The hon. Member for North Down (Stephen Farry) pointed out that Northern Ireland did not vote for Brexit, and it would be remiss of me not to point out that Scotland also did not vote for Brexit. Allow me to be the one to point out—I hope other Members will appreciate this—the great irony in the fact that if Scotland were to become independent and join the European Union, it would once again enjoy free unfettered trade with Northern Ireland. Our businesses would enjoy that in a way that they simply no longer have under the terms of the protocol.
Scotland might have free unfettered trade with Northern Ireland, but does the hon. Gentleman not think it would be a far bigger problem that it would not have free unfettered trade with its biggest market, England?
I think there is a shared interest in making sure that there is as close to seamless trade as can possibly exist across these islands, within these islands and with the European Union. In that sense, the right hon. Gentleman and I are on the same page.

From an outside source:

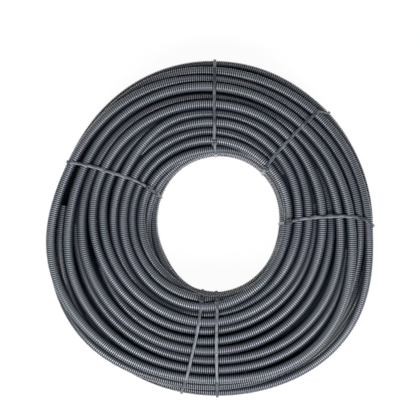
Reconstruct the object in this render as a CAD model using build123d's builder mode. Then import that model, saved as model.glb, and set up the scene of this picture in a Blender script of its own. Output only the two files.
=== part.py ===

An agreement on animal welfare, sanitary and phytosanitary standards would eliminate the need for very many of the checks and reopen that trade. It is that sort of pragmatic renegotiation of the protocol, in the light of experience and of everything that has come from the nature of Brexit, that would be desirable in order to remove not just the barriers but the symbolism that the frictions that are being felt so keenly in Northern Ireland represent.